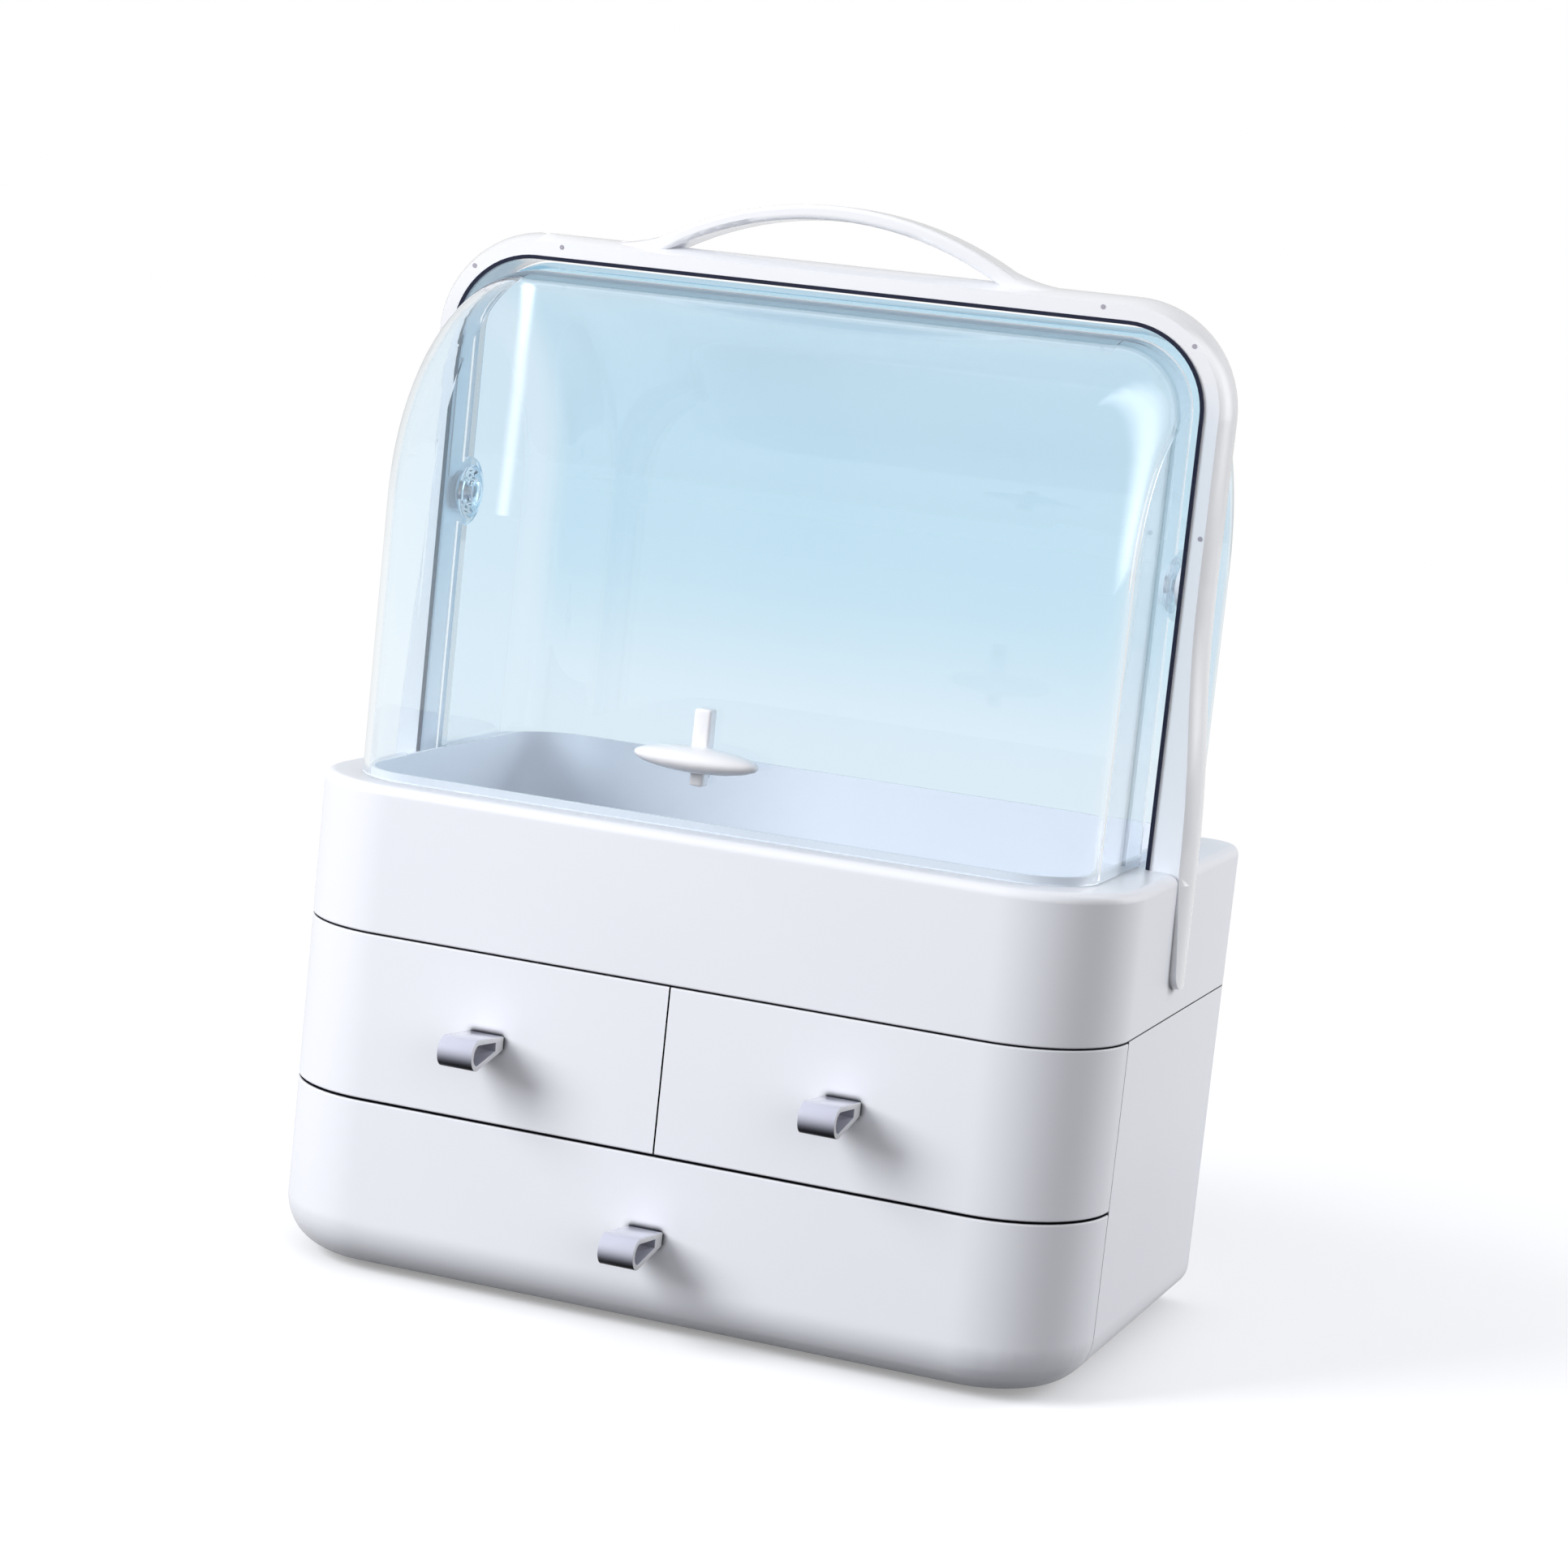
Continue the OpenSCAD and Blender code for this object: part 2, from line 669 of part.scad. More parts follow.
// Outline round two circles: points by angle on the big one, then on the small one
function loop_outline(a, ra, b, rb, n = 40) =
    let (d = norm(b - a), f = atan2(b[1] - a[1], b[0] - a[0]), t = acos((ra - rb) / d))
    concat(
        [for (k = [0:n]) a + ra * [cos(f + t + (360 - 2 * t) * k / n), sin(f + t + (360 - 2 * t) * k / n)]],
        [for (k = [0:n / 4]) b + rb * [cos(f - t + 2 * t * k * 4 / n), sin(f - t + 2 * t * k * 4 / n)]]
    );

// Drawer pull: a teardrop loop of sheet with its foot on the front
module pull(x, z) {
    nose = [5.2 - pull_reach, -0.9];
    foot = [-1.6, 0];
    color("lightsteelblue") translate([x - pull_w / 2, fy - 0.05, z]) difference() {
        rotate([90, 0, 90]) linear_extrude(pull_w) difference() {
            polygon(loop_outline(nose, 5.2, foot, 2.6));
            polygon(loop_outline(nose, 3.4, foot, 0.8));
            translate([0, -10]) square([10, 20]);
            translate([-4.2, -1]) square([5, 2]);
        }
    }
    color("lightsteelblue") translate([x - pull_w / 2, fy - 0.05, z]) difference() {
        translate([0, -6, -2]) cube([pull_w, 6, 4]);
        translate([pull_w / 2, -4, 0]) rotate([-90, 0, 0]) cylinder(d = 2, h = 5, $fn = 24);
    }
}

module pull_screw(x, z) {
    color("silver") translate([x, fy + wall + 0.05, z]) rotate([90, 0, 0])
        screw(2, wall + 3.4, 4.6, 1.4);
}

module upper_left_pull() {
    pull(-pull_x, z2 - pull_drop);
}

module upper_right_pull() {
    pull(pull_x, z2 - pull_drop);
}

module lower_pull() {
    pull(0, z1 - lower_pull_drop);
}

module upper_left_pull_screw() {
    pull_screw(-pull_x, z2 - pull_drop);
}

module upper_right_pull_screw() {
    pull_screw(pull_x, z2 - pull_drop);
}

module lower_pull_screw() {
    pull_screw(0, z1 - lower_pull_drop);
}

cabinet();
mid_shelf();
centre_divider();
top_tray();
tray_screws();
rubber_feet();
arch_frame();
leg_screws();
arch_pins();
dust_seal();
rear_cover();
pivot_pins();
pivot_washers();
pivot_caps();
front_cover();
cover_pull();
cover_pull_screws();
upper_left_drawer();
upper_left_pull();
upper_left_pull_screw();
upper_right_drawer();
upper_right_pull();
upper_right_pull_screw();
lower_drawer();
lower_pull();
lower_pull_screw();
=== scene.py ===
import bpy
import math
from mathutils import Matrix, Vector


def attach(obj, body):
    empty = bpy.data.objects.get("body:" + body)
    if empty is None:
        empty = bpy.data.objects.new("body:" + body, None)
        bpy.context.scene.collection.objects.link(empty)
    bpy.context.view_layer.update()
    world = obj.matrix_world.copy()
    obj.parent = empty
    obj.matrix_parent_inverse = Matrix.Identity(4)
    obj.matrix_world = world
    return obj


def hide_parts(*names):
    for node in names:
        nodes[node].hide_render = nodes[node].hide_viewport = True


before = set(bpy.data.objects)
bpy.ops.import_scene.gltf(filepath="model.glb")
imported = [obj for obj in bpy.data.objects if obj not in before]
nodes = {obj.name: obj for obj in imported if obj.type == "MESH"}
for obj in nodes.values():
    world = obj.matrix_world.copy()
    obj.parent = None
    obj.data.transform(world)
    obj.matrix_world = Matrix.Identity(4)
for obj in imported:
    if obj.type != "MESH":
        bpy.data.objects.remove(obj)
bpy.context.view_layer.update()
mm = 0.001
weldGap = 0.000002  # metres: points nearer than this are one
print("frame loaded:", len(nodes), "nodes")


def linearColour(code):
    values = []
    for place in (0, 2, 4):
        part = int(code[place:place + 2], 16) / 255
        values.append(part / 12.92 if part <= 0.04045 else ((part + 0.055) / 1.055) ** 2.4)
    return (*values, 1.0)


def addNode(tree, kind, settings=None, inputs=None):
    node = tree.nodes.new(kind)
    for name, value in (settings or {}).items():
        setattr(node, name, value)
    for name, value in (inputs or {}).items():
        if isinstance(value, bpy.types.NodeSocket):
            tree.links.new(value, node.inputs[name])
        else:
            node.inputs[name].default_value = value
    return node


# Node settings that recur
smoothStep = {"interpolation_type": "SMOOTHSTEP"}
mixColour = {"data_type": "RGBA"}
plus = {"operation": "ADD"}
minus = {"operation": "SUBTRACT"}
times = {"operation": "MULTIPLY"}
larger = {"operation": "MAXIMUM"}
smaller = {"operation": "MINIMUM"}
above = {"operation": "GREATER_THAN"}
below = {"operation": "LESS_THAN"}
unsigned = {"operation": "ABSOLUTE"}


# Seen straight, mirrored or through a cover, but not by light that a surface has scattered
def directRays(tree, mirrored):
    rays = addNode(tree, "ShaderNodeLightPath")
    seen = addNode(tree, "ShaderNodeMath", larger, {
        0: rays.outputs["Is Camera Ray"], 1: rays.outputs["Is Transmission Ray"]})
    glossy = addNode(tree, "ShaderNodeMath", times, {0: rays.outputs["Is Glossy Ray"], 1: mirrored})
    direct = addNode(tree, "ShaderNodeMath", larger, {0: seen.outputs["Value"], 1: glossy.outputs["Value"]})
    unscattered = addNode(tree, "ShaderNodeMath", below, {0: rays.outputs["Diffuse Depth"], 1: 0.5})
    return addNode(tree, "ShaderNodeMath", times, {
        0: direct.outputs["Value"], 1: unscattered.outputs["Value"]}).outputs["Value"]


def newMaterial(name, shaderValues):
    material = bpy.data.materials.new(name)
    material.use_nodes = True
    tree = material.node_tree
    tree.nodes.clear()
    shader = addNode(tree, "ShaderNodeBsdfPrincipled", inputs=shaderValues)
    addNode(tree, "ShaderNodeOutputMaterial", inputs={"Surface": shader.outputs["BSDF"]})
    return material, tree, shader


def perMetre(millimetres):
    return 1000 / millimetres


# Painted shade in the narrow seams of the case, below its rim: dark where ambient occlusion finds the walls close
seamShade = {"colour": "1C1E26", "reachMm": 2.8, "closed": 0.5, "open": 0.97, "rimLow": 0.150, "rimHigh": 0.158}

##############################

WHAT IS REQUIRED →
Exactly the lines above from the one with "upper_left_pull();" to the one with "bpy.data.objects.remove(obj)", both included, are to be quoted; leave the rest out.

EXERCISE ANSWER →
upper_left_pull();
upper_left_pull_screw();
upper_right_drawer();
upper_right_pull();
upper_right_pull_screw();
lower_drawer();
lower_pull();
lower_pull_screw();
=== scene.py ===
import bpy
import math
from mathutils import Matrix, Vector


def attach(obj, body):
    empty = bpy.data.objects.get("body:" + body)
    if empty is None:
        empty = bpy.data.objects.new("body:" + body, None)
        bpy.context.scene.collection.objects.link(empty)
    bpy.context.view_layer.update()
    world = obj.matrix_world.copy()
    obj.parent = empty
    obj.matrix_parent_inverse = Matrix.Identity(4)
    obj.matrix_world = world
    return obj


def hide_parts(*names):
    for node in names:
        nodes[node].hide_render = nodes[node].hide_viewport = True


before = set(bpy.data.objects)
bpy.ops.import_scene.gltf(filepath="model.glb")
imported = [obj for obj in bpy.data.objects if obj not in before]
nodes = {obj.name: obj for obj in imported if obj.type == "MESH"}
for obj in nodes.values():
    world = obj.matrix_world.copy()
    obj.parent = None
    obj.data.transform(world)
    obj.matrix_world = Matrix.Identity(4)
for obj in imported:
    if obj.type != "MESH":
        bpy.data.objects.remove(obj)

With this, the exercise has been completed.